The Galloway Levellers threw down the cattle enclosures of capitalist landlords who were trying to profit from the political Union of England and Scotland by selling yet more cattle to England for cash. The Levellers were supported by Cameronian ministers and drew on the Solemn League and Covenant to justify their actions - the throwing down or levelling of walls around large cattle enclosures. So their political and economic actions were still part of a local religious culture of resistance.

And the moral is?
Violent fundamentalist religious extremism is part of British : Scottish, English, Welsh(? Not so sure) and Irish culture. But the religious element cannot be separated from economic and political forces. Some of these elements - the Scottish Covenanters, English Civil War and Galloway Levellers - are safely part of history, but others , e.g. Northern Ireland are not.

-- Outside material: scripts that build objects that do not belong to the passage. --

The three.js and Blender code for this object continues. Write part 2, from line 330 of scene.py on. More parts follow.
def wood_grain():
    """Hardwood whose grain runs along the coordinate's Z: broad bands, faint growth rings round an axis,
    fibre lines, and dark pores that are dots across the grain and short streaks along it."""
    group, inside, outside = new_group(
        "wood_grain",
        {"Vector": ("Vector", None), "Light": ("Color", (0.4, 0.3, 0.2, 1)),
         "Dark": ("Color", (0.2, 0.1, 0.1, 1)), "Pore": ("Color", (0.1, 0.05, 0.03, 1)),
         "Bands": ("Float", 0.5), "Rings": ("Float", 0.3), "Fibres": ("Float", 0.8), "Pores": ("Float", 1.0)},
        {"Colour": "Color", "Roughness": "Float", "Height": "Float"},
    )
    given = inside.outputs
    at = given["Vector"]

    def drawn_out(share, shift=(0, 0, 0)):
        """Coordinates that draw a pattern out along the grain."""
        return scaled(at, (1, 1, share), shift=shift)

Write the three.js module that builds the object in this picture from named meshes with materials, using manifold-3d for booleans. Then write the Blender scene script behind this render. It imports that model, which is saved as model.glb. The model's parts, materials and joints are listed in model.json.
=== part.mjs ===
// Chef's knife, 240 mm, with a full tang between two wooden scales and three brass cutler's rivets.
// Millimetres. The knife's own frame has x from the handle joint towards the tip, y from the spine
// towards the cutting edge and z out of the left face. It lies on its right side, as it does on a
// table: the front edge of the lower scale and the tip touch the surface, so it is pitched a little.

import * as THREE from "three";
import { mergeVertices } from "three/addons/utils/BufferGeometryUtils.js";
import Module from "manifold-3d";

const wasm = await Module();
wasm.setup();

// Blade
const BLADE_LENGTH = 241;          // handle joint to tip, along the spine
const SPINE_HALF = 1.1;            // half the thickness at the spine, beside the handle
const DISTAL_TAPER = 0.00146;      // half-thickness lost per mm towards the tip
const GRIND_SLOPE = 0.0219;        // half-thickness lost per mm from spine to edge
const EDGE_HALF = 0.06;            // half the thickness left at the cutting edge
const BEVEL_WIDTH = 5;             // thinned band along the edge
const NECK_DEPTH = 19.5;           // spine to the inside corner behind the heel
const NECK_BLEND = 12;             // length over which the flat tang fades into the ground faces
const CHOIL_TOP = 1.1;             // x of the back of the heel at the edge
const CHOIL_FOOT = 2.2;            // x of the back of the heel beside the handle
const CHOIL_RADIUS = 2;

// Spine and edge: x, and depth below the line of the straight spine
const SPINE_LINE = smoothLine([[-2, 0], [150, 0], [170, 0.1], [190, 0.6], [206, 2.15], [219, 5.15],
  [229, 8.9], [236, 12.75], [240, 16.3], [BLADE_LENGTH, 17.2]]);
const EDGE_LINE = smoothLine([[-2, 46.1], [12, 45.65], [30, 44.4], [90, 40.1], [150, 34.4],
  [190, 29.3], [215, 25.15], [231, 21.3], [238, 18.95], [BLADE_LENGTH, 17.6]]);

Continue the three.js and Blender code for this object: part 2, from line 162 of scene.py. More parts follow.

The belief held by some Muslims that a ‘Godly state’ can be created is not some weird unBritish aberration - it was a belief strongly held by thousands of Brits - Scottish and English in the 17th century and created a bloody and violent civil war in which tens of thousands died. The last battle fought on British (Scottish) soil was the battle of Culloden in 1746 - which was a continuation of the ‘English‘ Civil War. Bonnie prince Charlie being a Stuart attempting to reclaim the throne lost by his ancestors. The ‘Troubles’ of Northern Ireland have their historic roots in the politics of religion and added another 3600 to the religious death toll. Even the ‘innocent’ celebrations of Guy Fawkes’ day remain as a fading echo the bloody Catholic / Protestant, Presbyterian/ Episcopalian struggles of the past.

Violent fundamentalist religious extremism is an essentuial part of British , Scottish, English and Irish cultural, history and identity.